Indeed, Justice Scalia likes to present his views as highly principled — he’s not against equal rights for women or anyone else; he’s just giving the Constitution the strict interpretation it must be given. He focuses on the fact that the 14th Amendment was drafted after the Civil War to help lift up freed slaves to equality. “Nobody thought it was directed against sex discrimination,” he told his audience. (See “The State of the American Woman.”)
Yet, the idea that women are protected by the equal-protection clause is hardly new — or controversial. In 1971, the Supreme Court unanimously ruled that they were protected, in an opinion by the conservative then Chief Justice Warren Burger. It is no small thing to talk about writing women out of equal protection — or Jews, or Latinos or other groups who would lose their protection by the same logic. It is nice to think that legislatures would protect these minorities from oppression by the majority, but we have a very different country when the Constitution guarantees that it is so.And the fact that we have a very different country now from the days of the Founding Fathers is why Justice Scalia is on the wrong side of this debate. The drafters could have written the Constitution as a list of specific rules and said, “That’s all, folks!” Instead, they wrote a document full of broadly written guarantees: “due process,” “freedom of speech” and yes, “equal protection.” As Justice Oliver Wendell Holmes explained almost a century ago, the Constitution’s framers created an “organism” that was meant to grow — and to be interpreted “in the light of our whole national experience,” not based on “what was said a hundred years ago.”
Read more at Time.com: http://www.time.com/time/nation/article/0,8599,2020667,00.html#ixzz10HPbwlMO
In short, Scalia is adhering to the letter of the law, but not its intent–except where he thinks intent is important, like the 14th Amendment.
When we call the Constitution a “living document” we are not only affirming the intentions of the framers, we are also being practical. The world changes, societies change. Should we restructure a nation’s government every time something new comes along? Cloning, better redo Congress! Hmm, environmental protections, lets get rid of Statehood! No. We refer to our founding documents for guidance. And when our founding documents are wrong, or do not meet today’s challenges, we amend them.
If Scalia really is in favor of women’s rights, as he claims, he should also be in favor of the Equal Rights Amendment, which last came close to passing several months before Scalia’s nomination to the Supreme Court. At the time, he had the opportunity to freely voice his opinions and lend his support. This he did not do. His judgments show no sympathy toward women.

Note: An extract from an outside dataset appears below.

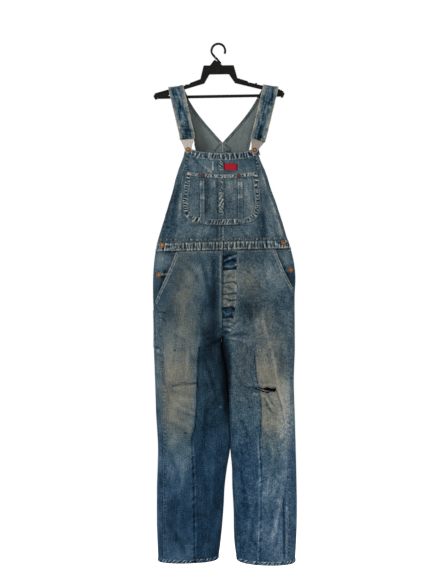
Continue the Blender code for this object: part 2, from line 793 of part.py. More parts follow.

In fact, he was the lone dissenting voice in a case called United States v. Virginia, by which a public school’s male-only admissions policy was struck down.
Scalia’s opinion of 1996 states:
Much of the Court’s opinion is devoted to deprecating the closed-mindedness of our forebears with regard to women’s education, and even with regard to the treatment of women in areas that have nothing to do with education. Closed-minded they were—as every age is, including our own, with regard to matters it cannot guess, because it simply does not consider them debatable. The virtue of a democratic system with a First Amendment is that it readily enables the people, over time, to be persuaded that what they took for granted is not so, and to change their laws accordingly. That system is destroyed if the smug assurances of each age are removed from the democratic process and written into the Constitution. So to counterbalance the Court’s criticism of our ancestors, let me say a word in their praise: They left us free to change. The same cannot be said of this most illiberal Court, which has embarked on a course of inscribing one after another of the current preferences of the society (and in some cases only the countermajoritarian preferences of the society’s law-trained elite) into our Basic Law. Today it enshrines the notion that no substantial educational value is to be served by an all-men’s military academy—so that the decision by the people of Virginia to maintain such an institution denies equal protection to women who cannot attend that institution but can attend others. Since it is entirely clear that the Constitution of the United States—the old one—takes no sides in this educational debate, I dissent.
518 U. S. 515 (1996) 567 (view online)
Scalia, J., dissenting
Scalia believes laws should be changed with the times, but the Constitution must remain constant. Yet there is an amendment process, one that makes it deliberately difficult to change the Constitution. He alleges that we mustn’t change the Constitution to protect women, but that women should not expect special treatment because it’s not in the Constitution.